Saturday, November 29, 2008

Changes in TCS

At the first BAM, I got an idea of how little complexity theory has changed in three decades: after I described Morgenstern's lower bound for arithmetic circuits with bounded constants, Christos noted that he gave a talk about the same paper in 1978, when he was a postdoc at Berkeley. We still have no clue how to prove a superlinear lower bound in the unrestricted model.

At the same meeting, I got to observe a change in the people that define our community, a change that fed right into my anxiety that "Theory of Computer Science" is becoming "Theory." After I defined and drew a butterfly graph, I asked how many people have seen this before; some 3 or 4 people raised their hands (which drops to a very small number once you subtract Christos and Dick Karp). But when I asked who knew that "Fourier characters are orthogonal," all but one had their hands up!

I, for one, grew up thinking supercomputers were cool, and knew all about routing messages, before I learned about those "linear systems" that people apparently wanted to solve on big machines. And, yes, I am suspicious of people who had a "theory is cool!" moment before 100 "CS is cool!" moments.

7 comments:

Anonymous said...

Yes, TCS is more like "Applied Maths" when I am introducing my major to the others.

Yajun said...

Math is cool! Otherwise, people ask you to fix their machines when they know you are in CS.

Anonymous said...

Otherwise, people ask you to fix their machines when they know you are in CS.

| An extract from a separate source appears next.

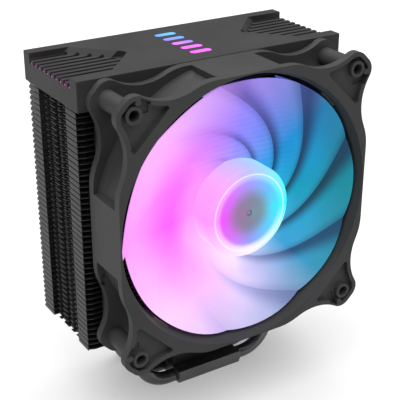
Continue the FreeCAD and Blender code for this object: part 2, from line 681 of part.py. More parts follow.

Whereas if you're in Math, they immediately give up all interest in you :)

David Klempner said...

It would have been 4 or 5, except I was too tired to drive up from Sunnyvale on Tuesday. :-(

When is the next BAM?

rgrig said...

I guess it depends where you go to school. In EE in Poli (Bucharest) you get to see the butterfly in three courses.

D. Eppstein said...

But Fourier transformations seem to be popular (with good reason) in the new TCS, and how can you understand FFTs if you don't understand butterfly graphs? Unless you care only about the mathematical behavior of the transform and not about performing it quickly...

Paul Beame said...

If you'd asked the same question about the butterfly graph 20 years ago almost everyone would have raised their hands. Many of them would not have had any idea about the FFT connection.